**Given task:**
In the listing below, locate the line containing "FLOOR_Z - FIT))" and the line containing "bpy.context.scene.collection.objects.link(empty)". Output both of them and every line between, exactly as written, and nothing more.

**Supplied material:**
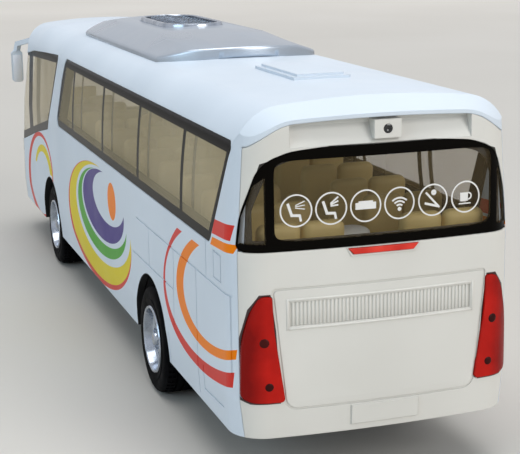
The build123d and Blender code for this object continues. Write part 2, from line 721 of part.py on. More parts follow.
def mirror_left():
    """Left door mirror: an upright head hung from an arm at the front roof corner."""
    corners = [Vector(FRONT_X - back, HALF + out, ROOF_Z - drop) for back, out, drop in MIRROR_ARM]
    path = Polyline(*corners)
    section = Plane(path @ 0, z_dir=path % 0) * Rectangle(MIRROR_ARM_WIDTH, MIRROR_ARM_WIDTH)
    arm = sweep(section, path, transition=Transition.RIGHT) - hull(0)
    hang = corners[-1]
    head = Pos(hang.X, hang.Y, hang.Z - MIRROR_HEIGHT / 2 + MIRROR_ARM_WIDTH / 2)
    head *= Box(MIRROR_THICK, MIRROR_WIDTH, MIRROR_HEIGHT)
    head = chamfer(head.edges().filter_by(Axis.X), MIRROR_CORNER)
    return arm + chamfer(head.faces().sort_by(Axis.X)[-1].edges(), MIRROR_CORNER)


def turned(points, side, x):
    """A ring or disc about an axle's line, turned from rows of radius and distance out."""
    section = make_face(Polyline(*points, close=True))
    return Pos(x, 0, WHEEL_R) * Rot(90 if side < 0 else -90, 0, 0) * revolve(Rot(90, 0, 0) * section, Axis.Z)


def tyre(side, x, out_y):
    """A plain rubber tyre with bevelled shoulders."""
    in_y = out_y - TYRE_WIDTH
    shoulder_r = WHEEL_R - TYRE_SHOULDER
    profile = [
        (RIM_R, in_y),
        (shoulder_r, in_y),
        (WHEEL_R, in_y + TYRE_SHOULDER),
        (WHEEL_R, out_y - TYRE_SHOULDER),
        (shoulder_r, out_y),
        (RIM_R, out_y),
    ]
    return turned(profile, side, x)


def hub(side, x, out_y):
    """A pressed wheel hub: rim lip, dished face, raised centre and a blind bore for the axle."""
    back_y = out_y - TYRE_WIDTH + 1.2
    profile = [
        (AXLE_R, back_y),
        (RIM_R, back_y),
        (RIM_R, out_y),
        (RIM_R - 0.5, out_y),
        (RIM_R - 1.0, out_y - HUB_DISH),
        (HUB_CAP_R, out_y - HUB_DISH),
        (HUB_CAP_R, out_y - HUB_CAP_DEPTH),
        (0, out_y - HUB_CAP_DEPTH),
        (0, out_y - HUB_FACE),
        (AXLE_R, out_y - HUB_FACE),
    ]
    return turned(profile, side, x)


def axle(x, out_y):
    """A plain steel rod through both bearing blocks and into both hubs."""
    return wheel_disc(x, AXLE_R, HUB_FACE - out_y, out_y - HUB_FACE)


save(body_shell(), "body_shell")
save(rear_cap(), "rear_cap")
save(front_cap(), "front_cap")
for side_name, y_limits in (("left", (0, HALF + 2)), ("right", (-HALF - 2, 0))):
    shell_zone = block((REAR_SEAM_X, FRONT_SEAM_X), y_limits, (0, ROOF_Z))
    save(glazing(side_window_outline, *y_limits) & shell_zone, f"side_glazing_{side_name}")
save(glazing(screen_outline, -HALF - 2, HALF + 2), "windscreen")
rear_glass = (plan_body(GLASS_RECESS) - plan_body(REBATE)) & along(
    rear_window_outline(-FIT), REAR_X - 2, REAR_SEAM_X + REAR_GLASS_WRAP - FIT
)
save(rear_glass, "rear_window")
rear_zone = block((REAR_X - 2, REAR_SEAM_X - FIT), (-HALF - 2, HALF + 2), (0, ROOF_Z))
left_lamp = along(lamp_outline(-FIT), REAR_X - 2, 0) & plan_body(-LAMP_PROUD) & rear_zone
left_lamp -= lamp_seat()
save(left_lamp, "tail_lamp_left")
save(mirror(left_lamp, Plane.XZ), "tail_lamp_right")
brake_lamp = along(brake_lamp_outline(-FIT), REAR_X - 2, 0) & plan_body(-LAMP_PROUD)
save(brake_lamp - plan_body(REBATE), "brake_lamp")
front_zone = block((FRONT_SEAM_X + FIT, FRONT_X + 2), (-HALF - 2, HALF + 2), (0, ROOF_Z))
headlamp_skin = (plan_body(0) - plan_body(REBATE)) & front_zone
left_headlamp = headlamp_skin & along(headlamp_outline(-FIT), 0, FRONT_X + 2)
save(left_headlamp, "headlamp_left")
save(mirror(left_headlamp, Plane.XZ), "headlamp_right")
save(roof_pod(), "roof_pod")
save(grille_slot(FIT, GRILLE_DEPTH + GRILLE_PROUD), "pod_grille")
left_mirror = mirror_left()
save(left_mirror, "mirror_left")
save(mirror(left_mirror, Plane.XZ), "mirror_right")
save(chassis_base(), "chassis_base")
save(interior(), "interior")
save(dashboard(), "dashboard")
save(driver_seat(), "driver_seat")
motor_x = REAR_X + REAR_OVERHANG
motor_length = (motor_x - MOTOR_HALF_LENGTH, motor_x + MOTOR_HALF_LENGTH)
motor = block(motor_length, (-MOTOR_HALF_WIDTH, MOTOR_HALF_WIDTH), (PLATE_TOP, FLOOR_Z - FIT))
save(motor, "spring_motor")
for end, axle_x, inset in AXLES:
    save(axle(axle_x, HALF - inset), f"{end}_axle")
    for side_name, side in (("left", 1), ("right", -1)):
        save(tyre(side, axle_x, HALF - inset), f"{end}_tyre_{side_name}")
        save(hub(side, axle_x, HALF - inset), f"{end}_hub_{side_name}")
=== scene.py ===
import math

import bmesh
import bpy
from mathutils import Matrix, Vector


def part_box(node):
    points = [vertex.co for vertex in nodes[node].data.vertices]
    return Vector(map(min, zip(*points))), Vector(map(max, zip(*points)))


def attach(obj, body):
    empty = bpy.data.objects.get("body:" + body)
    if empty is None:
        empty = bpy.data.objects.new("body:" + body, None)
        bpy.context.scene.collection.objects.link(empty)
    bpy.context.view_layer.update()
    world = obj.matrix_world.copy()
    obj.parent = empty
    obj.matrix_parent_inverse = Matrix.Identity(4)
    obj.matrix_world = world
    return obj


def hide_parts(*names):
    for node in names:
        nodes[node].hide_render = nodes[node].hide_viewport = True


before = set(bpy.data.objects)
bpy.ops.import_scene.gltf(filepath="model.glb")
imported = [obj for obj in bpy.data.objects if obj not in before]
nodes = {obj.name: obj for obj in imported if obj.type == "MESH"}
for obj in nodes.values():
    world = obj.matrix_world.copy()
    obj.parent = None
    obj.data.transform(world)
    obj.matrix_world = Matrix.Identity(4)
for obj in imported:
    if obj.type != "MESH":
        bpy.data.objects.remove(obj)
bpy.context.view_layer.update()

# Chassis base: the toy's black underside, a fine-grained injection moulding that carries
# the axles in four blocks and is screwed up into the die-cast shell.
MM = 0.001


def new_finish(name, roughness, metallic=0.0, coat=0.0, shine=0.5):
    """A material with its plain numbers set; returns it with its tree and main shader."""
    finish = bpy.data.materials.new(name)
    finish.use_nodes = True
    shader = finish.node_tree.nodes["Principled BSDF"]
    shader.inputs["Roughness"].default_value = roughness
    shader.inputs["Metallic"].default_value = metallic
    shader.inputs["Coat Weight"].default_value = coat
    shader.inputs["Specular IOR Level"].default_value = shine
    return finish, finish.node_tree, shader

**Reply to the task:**
motor = block(motor_length, (-MOTOR_HALF_WIDTH, MOTOR_HALF_WIDTH), (PLATE_TOP, FLOOR_Z - FIT))
save(motor, "spring_motor")
for end, axle_x, inset in AXLES:
    save(axle(axle_x, HALF - inset), f"{end}_axle")
    for side_name, side in (("left", 1), ("right", -1)):
        save(tyre(side, axle_x, HALF - inset), f"{end}_tyre_{side_name}")
        save(hub(side, axle_x, HALF - inset), f"{end}_hub_{side_name}")
=== scene.py ===
import math

import bmesh
import bpy
from mathutils import Matrix, Vector


def part_box(node):
    points = [vertex.co for vertex in nodes[node].data.vertices]
    return Vector(map(min, zip(*points))), Vector(map(max, zip(*points)))


def attach(obj, body):
    empty = bpy.data.objects.get("body:" + body)
    if empty is None:
        empty = bpy.data.objects.new("body:" + body, None)
        bpy.context.scene.collection.objects.link(empty)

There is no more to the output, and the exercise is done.